» **Exercise details**
Lines that contain the string "part" are to be copied; leave out all others.

» **Dataset section**

=-=-=-=-=

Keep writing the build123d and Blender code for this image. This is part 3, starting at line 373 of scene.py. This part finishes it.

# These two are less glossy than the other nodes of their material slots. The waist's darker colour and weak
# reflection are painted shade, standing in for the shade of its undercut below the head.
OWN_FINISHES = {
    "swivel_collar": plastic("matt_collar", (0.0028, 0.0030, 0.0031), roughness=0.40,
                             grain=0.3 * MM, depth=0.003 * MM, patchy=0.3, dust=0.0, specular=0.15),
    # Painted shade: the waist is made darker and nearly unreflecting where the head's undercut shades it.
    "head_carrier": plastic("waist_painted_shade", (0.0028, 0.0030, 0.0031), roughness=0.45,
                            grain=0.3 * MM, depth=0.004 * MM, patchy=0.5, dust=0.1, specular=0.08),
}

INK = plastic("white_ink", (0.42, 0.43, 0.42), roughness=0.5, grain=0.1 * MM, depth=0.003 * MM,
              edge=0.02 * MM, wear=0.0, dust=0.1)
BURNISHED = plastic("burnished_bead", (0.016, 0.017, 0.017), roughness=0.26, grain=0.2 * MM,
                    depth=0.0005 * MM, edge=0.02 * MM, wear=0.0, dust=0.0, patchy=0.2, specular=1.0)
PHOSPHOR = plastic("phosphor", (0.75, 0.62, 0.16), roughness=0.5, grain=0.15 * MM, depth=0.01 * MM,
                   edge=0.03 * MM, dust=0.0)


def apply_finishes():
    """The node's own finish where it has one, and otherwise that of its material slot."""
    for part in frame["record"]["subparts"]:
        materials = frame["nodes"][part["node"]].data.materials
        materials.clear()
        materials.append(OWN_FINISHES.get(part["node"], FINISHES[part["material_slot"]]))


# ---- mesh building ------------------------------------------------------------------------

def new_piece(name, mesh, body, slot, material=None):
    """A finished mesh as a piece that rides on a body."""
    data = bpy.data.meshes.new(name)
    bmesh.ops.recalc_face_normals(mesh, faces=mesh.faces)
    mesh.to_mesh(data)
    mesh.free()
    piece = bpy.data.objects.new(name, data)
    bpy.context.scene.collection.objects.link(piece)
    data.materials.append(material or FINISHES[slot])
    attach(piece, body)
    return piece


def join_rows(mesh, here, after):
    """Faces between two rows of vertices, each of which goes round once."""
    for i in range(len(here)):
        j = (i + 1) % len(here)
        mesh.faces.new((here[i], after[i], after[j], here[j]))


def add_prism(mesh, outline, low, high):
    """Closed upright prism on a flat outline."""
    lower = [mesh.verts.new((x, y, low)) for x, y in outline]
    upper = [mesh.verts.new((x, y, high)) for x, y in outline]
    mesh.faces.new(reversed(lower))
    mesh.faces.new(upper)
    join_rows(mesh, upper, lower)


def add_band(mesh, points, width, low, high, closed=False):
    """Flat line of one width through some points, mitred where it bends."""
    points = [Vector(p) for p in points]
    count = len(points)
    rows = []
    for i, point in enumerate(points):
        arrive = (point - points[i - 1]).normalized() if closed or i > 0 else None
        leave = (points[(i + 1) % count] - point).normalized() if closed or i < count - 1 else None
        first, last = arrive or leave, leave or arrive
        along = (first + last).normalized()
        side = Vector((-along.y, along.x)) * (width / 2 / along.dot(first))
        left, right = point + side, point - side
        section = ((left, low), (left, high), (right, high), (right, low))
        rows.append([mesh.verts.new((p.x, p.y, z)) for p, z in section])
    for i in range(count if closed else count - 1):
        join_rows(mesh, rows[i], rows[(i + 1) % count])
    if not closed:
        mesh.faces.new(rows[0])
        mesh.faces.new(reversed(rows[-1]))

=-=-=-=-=

» **Finished exercise**
Keep writing the build123d and Blender code for this image. This is part 3, starting at line 373 of scene.py. This part finishes it.
    for part in frame["record"]["subparts"]:
        materials = frame["nodes"][part["node"]].data.materials
        materials.append(OWN_FINISHES.get(part["node"], FINISHES[part["material_slot"]]))